### Records provided

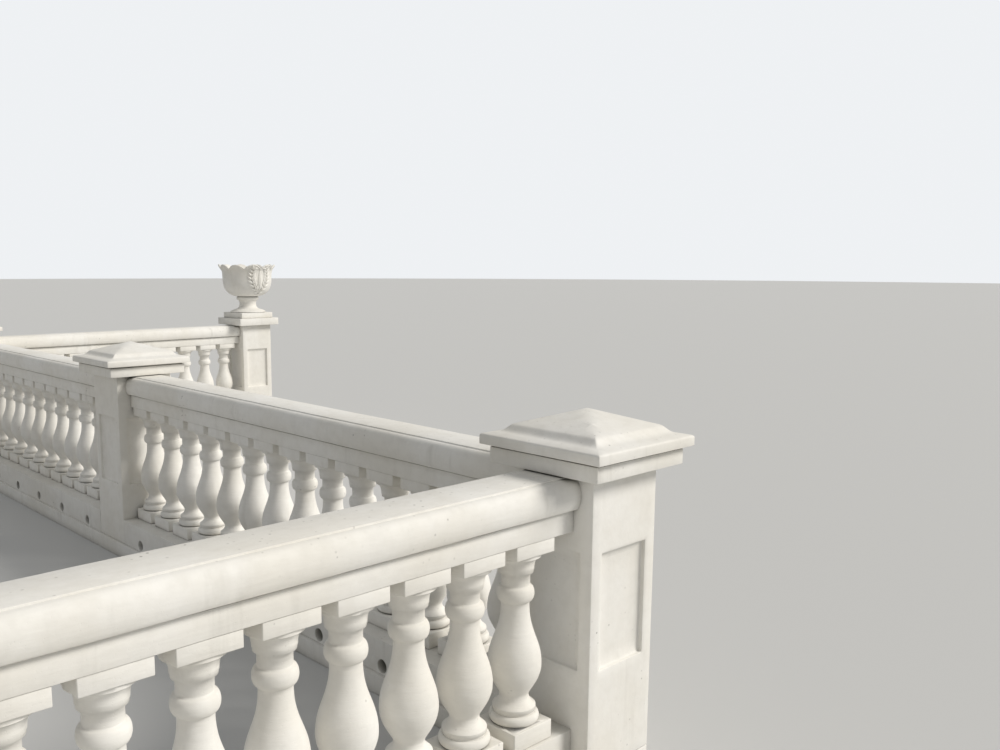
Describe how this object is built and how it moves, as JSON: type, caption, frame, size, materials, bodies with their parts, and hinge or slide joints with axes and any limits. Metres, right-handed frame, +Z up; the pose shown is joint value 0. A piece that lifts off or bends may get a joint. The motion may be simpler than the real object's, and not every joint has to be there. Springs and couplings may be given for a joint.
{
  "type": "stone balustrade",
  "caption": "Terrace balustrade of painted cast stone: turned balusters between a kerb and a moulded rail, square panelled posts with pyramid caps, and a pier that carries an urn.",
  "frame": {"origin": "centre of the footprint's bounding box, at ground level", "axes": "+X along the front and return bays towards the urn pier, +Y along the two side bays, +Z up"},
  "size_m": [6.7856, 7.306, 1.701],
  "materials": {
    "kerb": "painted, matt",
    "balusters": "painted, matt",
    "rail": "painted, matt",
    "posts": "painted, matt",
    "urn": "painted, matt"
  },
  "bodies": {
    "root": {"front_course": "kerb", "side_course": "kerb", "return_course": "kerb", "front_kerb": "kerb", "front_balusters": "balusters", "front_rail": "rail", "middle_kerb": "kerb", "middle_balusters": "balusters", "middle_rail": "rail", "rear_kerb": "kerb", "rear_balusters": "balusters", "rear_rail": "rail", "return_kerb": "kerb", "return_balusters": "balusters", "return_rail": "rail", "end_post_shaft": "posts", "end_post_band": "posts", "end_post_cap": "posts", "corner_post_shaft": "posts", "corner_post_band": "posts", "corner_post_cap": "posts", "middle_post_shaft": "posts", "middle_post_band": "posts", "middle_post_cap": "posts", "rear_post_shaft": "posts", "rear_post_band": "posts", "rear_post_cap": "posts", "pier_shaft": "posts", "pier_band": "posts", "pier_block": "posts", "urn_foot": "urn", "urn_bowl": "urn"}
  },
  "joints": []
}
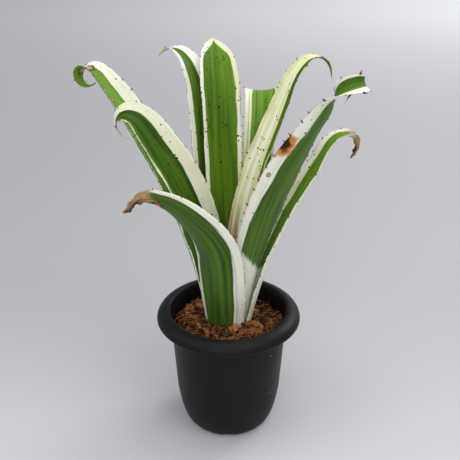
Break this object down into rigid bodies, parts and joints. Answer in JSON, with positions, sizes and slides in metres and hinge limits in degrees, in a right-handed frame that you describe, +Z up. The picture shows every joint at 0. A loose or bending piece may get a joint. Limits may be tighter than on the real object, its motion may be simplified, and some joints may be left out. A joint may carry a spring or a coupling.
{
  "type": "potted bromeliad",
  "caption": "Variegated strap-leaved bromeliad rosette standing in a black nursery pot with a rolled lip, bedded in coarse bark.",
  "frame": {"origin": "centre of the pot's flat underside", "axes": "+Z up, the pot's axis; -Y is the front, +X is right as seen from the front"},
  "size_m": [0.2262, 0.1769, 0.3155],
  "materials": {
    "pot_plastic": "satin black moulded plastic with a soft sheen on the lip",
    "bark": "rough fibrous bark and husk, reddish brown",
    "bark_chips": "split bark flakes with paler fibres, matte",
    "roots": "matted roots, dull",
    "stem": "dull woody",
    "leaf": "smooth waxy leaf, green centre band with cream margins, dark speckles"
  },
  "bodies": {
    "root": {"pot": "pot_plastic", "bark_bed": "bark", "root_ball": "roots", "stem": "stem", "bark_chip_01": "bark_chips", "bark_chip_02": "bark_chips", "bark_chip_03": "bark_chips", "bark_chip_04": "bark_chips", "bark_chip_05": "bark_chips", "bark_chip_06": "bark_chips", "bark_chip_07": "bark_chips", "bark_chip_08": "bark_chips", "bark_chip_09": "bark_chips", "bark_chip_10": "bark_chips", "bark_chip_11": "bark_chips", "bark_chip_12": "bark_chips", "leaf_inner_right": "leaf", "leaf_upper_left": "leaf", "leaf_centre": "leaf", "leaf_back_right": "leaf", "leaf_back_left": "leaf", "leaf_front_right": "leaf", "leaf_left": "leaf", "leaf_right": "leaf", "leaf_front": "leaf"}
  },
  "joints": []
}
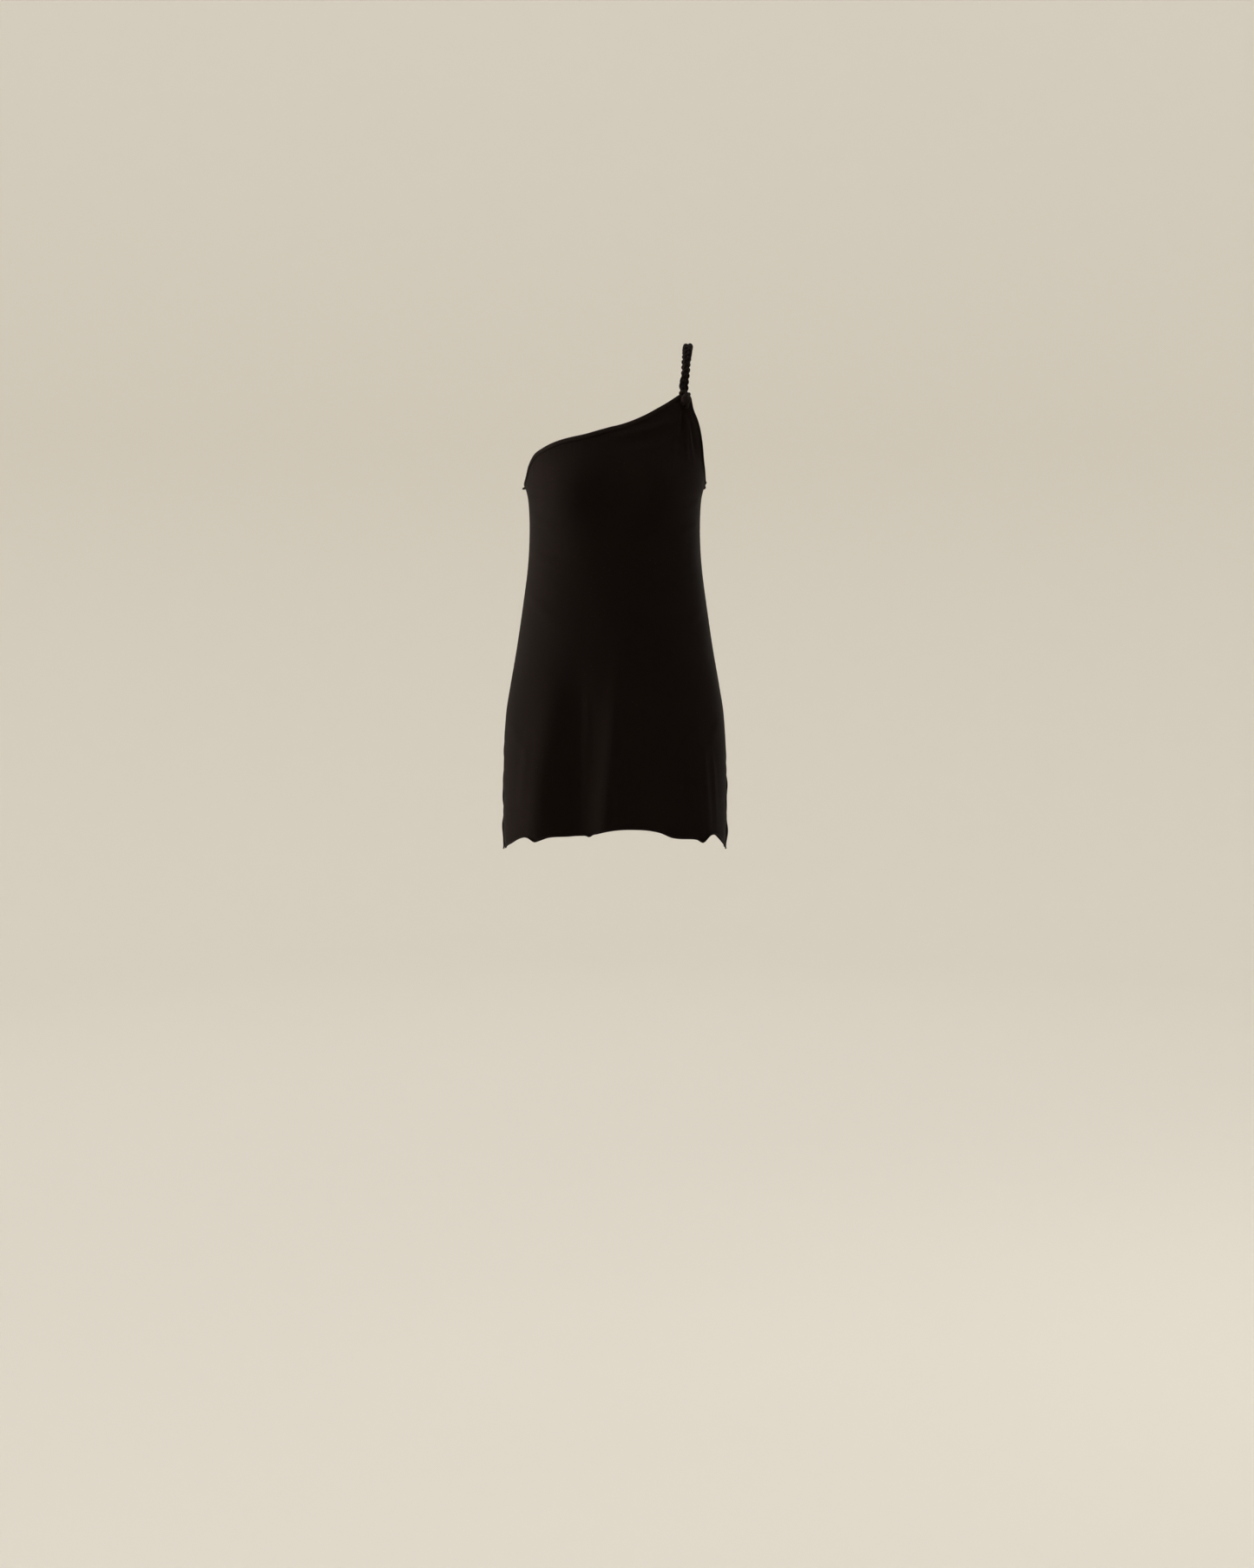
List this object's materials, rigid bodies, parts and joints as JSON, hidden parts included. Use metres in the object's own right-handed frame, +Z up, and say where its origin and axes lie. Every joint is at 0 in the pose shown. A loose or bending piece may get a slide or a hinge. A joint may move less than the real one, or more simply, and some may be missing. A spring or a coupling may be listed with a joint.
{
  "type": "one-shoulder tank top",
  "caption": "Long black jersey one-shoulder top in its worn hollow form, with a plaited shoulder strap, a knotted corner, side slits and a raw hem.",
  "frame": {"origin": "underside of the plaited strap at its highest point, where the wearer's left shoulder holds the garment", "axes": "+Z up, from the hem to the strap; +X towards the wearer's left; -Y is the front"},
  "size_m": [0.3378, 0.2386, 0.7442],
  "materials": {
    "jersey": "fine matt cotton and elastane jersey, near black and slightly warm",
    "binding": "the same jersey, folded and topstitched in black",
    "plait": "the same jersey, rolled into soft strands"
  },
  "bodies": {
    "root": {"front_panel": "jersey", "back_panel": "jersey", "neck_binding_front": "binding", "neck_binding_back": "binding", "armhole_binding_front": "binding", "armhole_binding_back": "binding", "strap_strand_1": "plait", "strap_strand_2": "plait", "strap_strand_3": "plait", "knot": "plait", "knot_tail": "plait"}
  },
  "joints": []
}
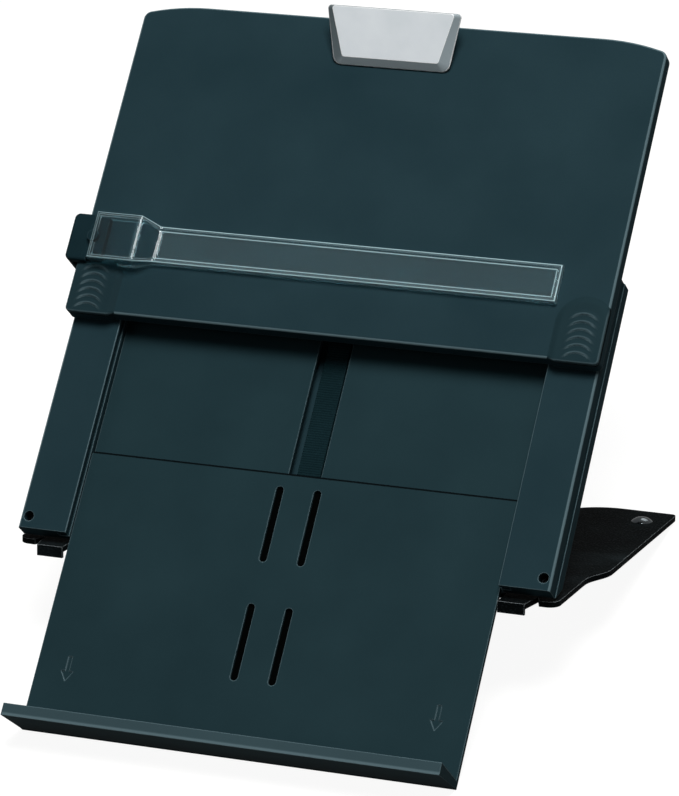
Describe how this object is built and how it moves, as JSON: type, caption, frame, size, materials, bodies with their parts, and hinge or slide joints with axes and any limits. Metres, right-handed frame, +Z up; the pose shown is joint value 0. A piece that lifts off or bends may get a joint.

######

▶ [Short problem]:
Copy out all of the records above with nothing altered.

▶ [Exercise answer]:
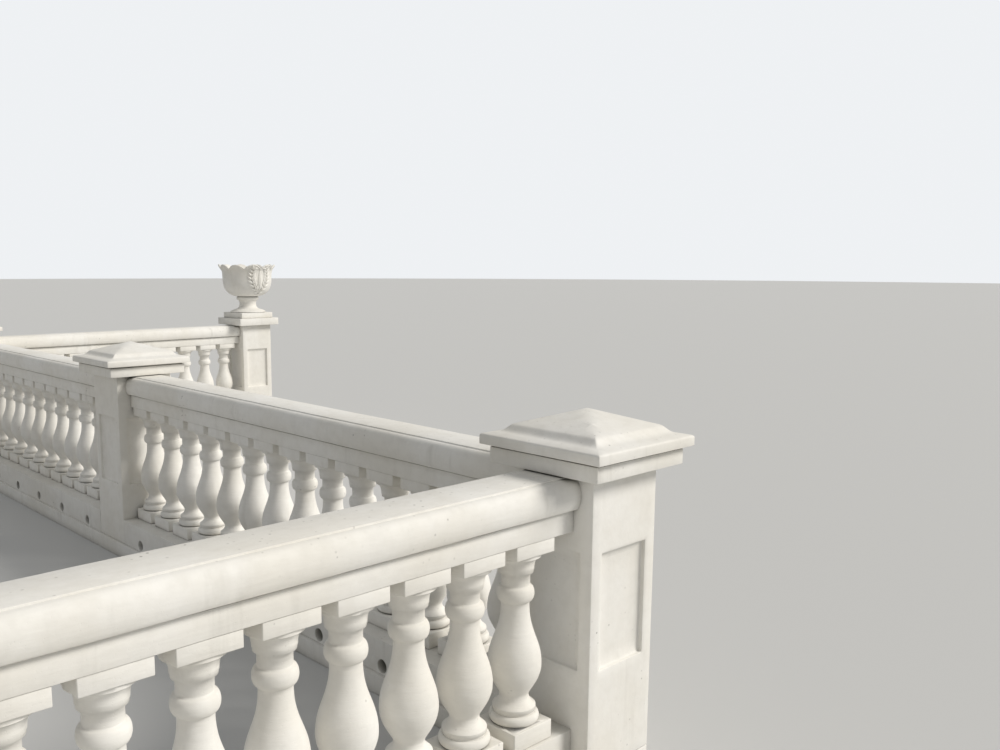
Describe how this object is built and how it moves, as JSON: type, caption, frame, size, materials, bodies with their parts, and hinge or slide joints with axes and any limits. Metres, right-handed frame, +Z up; the pose shown is joint value 0. A piece that lifts off or bends may get a joint. The motion may be simpler than the real object's, and not every joint has to be there. Springs and couplings may be given for a joint.
{
  "type": "stone balustrade",
  "caption": "Terrace balustrade of painted cast stone: turned balusters between a kerb and a moulded rail, square panelled posts with pyramid caps, and a pier that carries an urn.",
  "frame": {"origin": "centre of the footprint's bounding box, at ground level", "axes": "+X along the front and return bays towards the urn pier, +Y along the two side bays, +Z up"},
  "size_m": [6.7856, 7.306, 1.701],
  "materials": {
    "kerb": "painted, matt",
    "balusters": "painted, matt",
    "rail": "painted, matt",
    "posts": "painted, matt",
    "urn": "painted, matt"
  },
  "bodies": {
    "root": {"front_course": "kerb", "side_course": "kerb", "return_course": "kerb", "front_kerb": "kerb", "front_balusters": "balusters", "front_rail": "rail", "middle_kerb": "kerb", "middle_balusters": "balusters", "middle_rail": "rail", "rear_kerb": "kerb", "rear_balusters": "balusters", "rear_rail": "rail", "return_kerb": "kerb", "return_balusters": "balusters", "return_rail": "rail", "end_post_shaft": "posts", "end_post_band": "posts", "end_post_cap": "posts", "corner_post_shaft": "posts", "corner_post_band": "posts", "corner_post_cap": "posts", "middle_post_shaft": "posts", "middle_post_band": "posts", "middle_post_cap": "posts", "rear_post_shaft": "posts", "rear_post_band": "posts", "rear_post_cap": "posts", "pier_shaft": "posts", "pier_band": "posts", "pier_block": "posts", "urn_foot": "urn", "urn_bowl": "urn"}
  },
  "joints": []
}
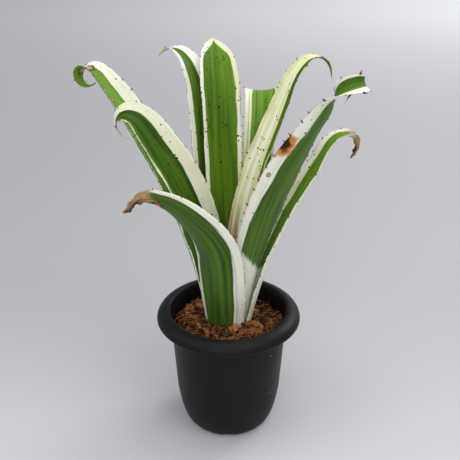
Break this object down into rigid bodies, parts and joints. Answer in JSON, with positions, sizes and slides in metres and hinge limits in degrees, in a right-handed frame that you describe, +Z up. The picture shows every joint at 0. A loose or bending piece may get a joint. Limits may be tighter than on the real object, its motion may be simplified, and some joints may be left out. A joint may carry a spring or a coupling.
{
  "type": "potted bromeliad",
  "caption": "Variegated strap-leaved bromeliad rosette standing in a black nursery pot with a rolled lip, bedded in coarse bark.",
  "frame": {"origin": "centre of the pot's flat underside", "axes": "+Z up, the pot's axis; -Y is the front, +X is right as seen from the front"},
  "size_m": [0.2262, 0.1769, 0.3155],
  "materials": {
    "pot_plastic": "satin black moulded plastic with a soft sheen on the lip",
    "bark": "rough fibrous bark and husk, reddish brown",
    "bark_chips": "split bark flakes with paler fibres, matte",
    "roots": "matted roots, dull",
    "stem": "dull woody",
    "leaf": "smooth waxy leaf, green centre band with cream margins, dark speckles"
  },
  "bodies": {
    "root": {"pot": "pot_plastic", "bark_bed": "bark", "root_ball": "roots", "stem": "stem", "bark_chip_01": "bark_chips", "bark_chip_02": "bark_chips", "bark_chip_03": "bark_chips", "bark_chip_04": "bark_chips", "bark_chip_05": "bark_chips", "bark_chip_06": "bark_chips", "bark_chip_07": "bark_chips", "bark_chip_08": "bark_chips", "bark_chip_09": "bark_chips", "bark_chip_10": "bark_chips", "bark_chip_11": "bark_chips", "bark_chip_12": "bark_chips", "leaf_inner_right": "leaf", "leaf_upper_left": "leaf", "leaf_centre": "leaf", "leaf_back_right": "leaf", "leaf_back_left": "leaf", "leaf_front_right": "leaf", "leaf_left": "leaf", "leaf_right": "leaf", "leaf_front": "leaf"}
  },
  "joints": []
}
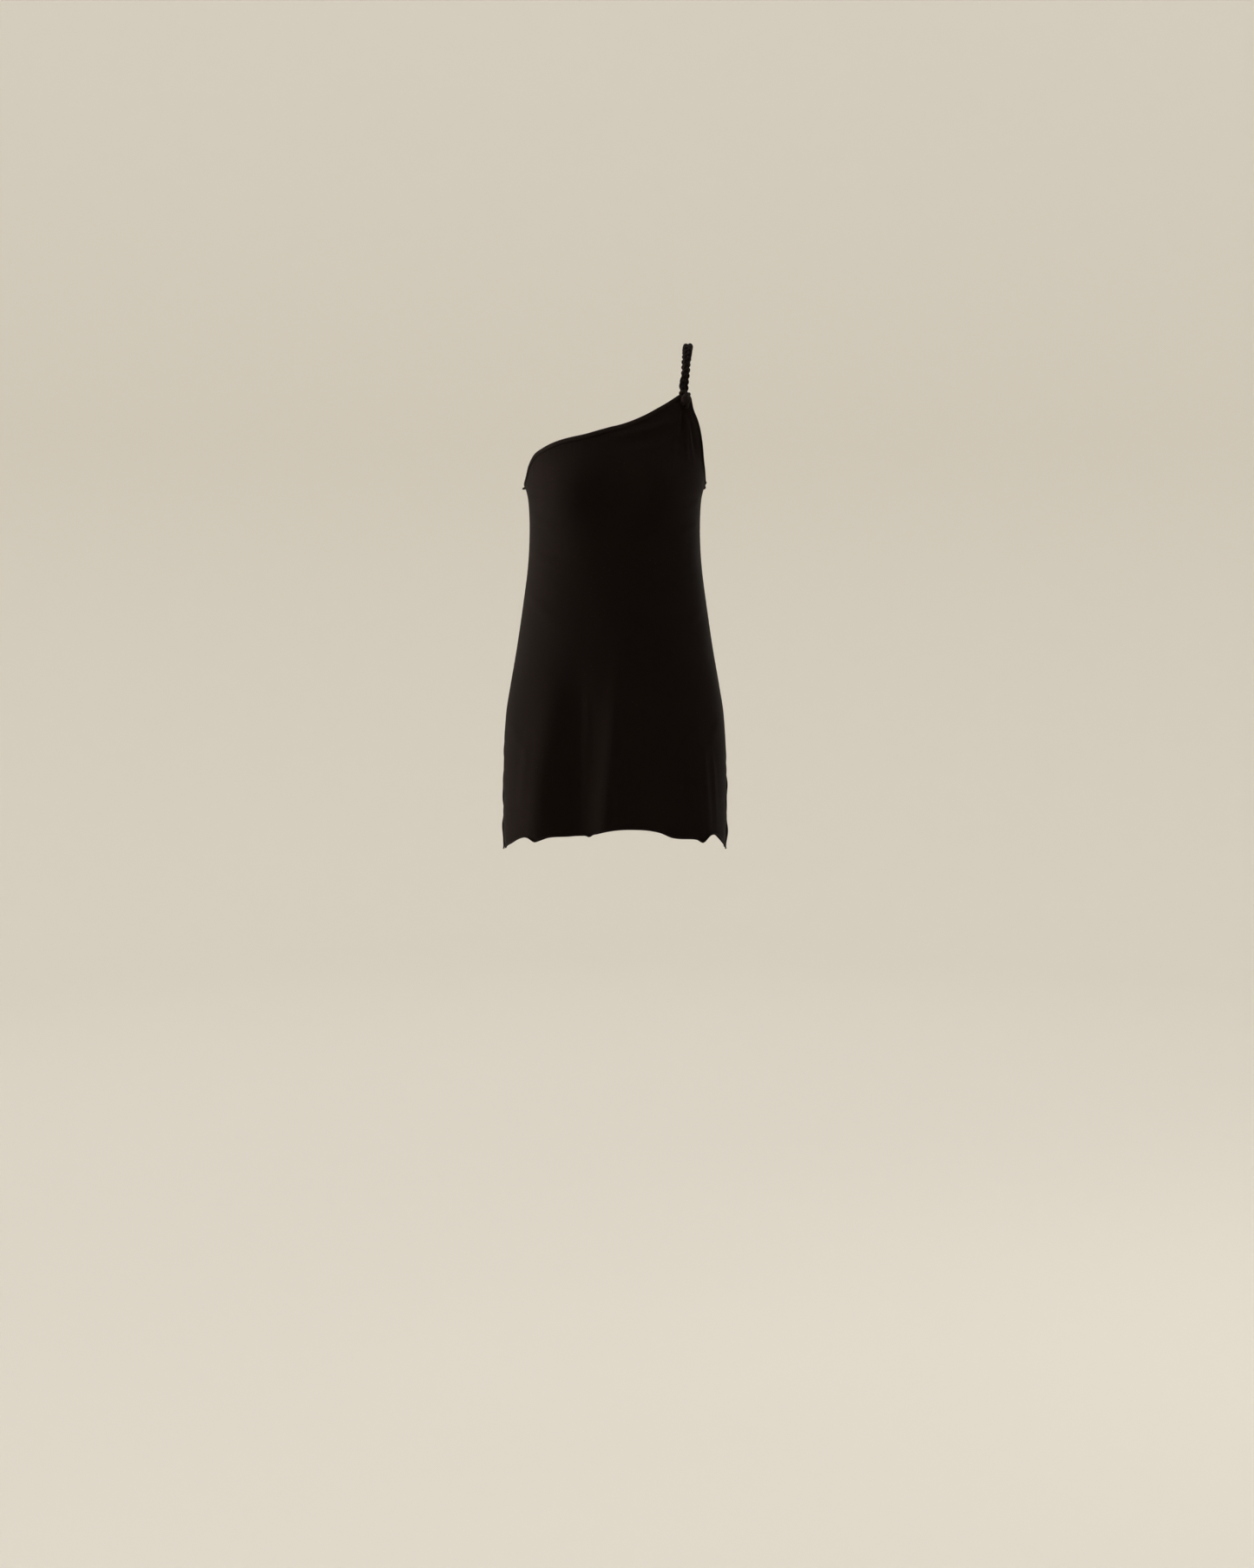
List this object's materials, rigid bodies, parts and joints as JSON, hidden parts included. Use metres in the object's own right-handed frame, +Z up, and say where its origin and axes lie. Every joint is at 0 in the pose shown. A loose or bending piece may get a slide or a hinge. A joint may move less than the real one, or more simply, and some may be missing. A spring or a coupling may be listed with a joint.
{
  "type": "one-shoulder tank top",
  "caption": "Long black jersey one-shoulder top in its worn hollow form, with a plaited shoulder strap, a knotted corner, side slits and a raw hem.",
  "frame": {"origin": "underside of the plaited strap at its highest point, where the wearer's left shoulder holds the garment", "axes": "+Z up, from the hem to the strap; +X towards the wearer's left; -Y is the front"},
  "size_m": [0.3378, 0.2386, 0.7442],
  "materials": {
    "jersey": "fine matt cotton and elastane jersey, near black and slightly warm",
    "binding": "the same jersey, folded and topstitched in black",
    "plait": "the same jersey, rolled into soft strands"
  },
  "bodies": {
    "root": {"front_panel": "jersey", "back_panel": "jersey", "neck_binding_front": "binding", "neck_binding_back": "binding", "armhole_binding_front": "binding", "armhole_binding_back": "binding", "strap_strand_1": "plait", "strap_strand_2": "plait", "strap_strand_3": "plait", "knot": "plait", "knot_tail": "plait"}
  },
  "joints": []
}
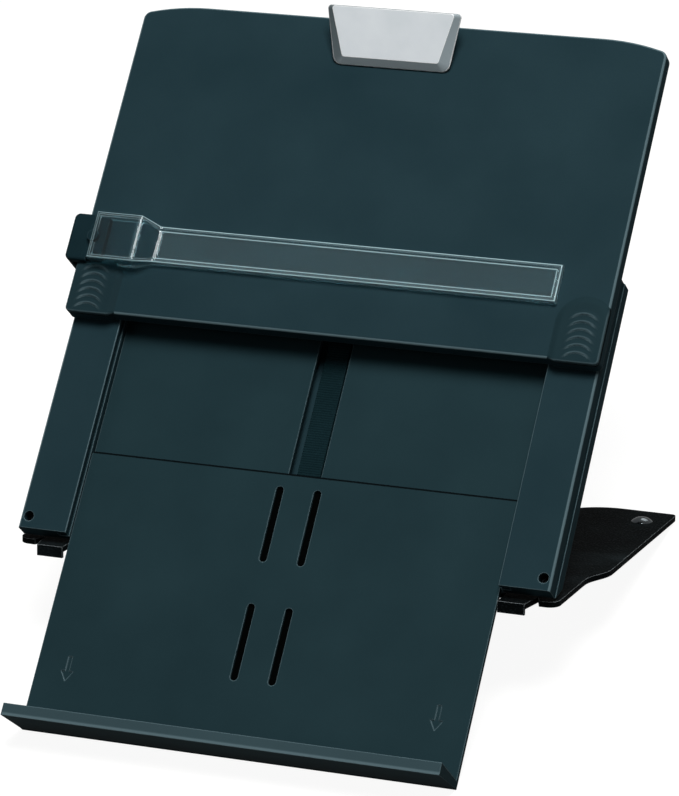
Describe how this object is built and how it moves, as JSON: type, caption, frame, size, materials, bodies with their parts, and hinge or slide joints with axes and any limits. Metres, right-handed frame, +Z up; the pose shown is joint value 0. A piece that lifts off or bends may get a joint.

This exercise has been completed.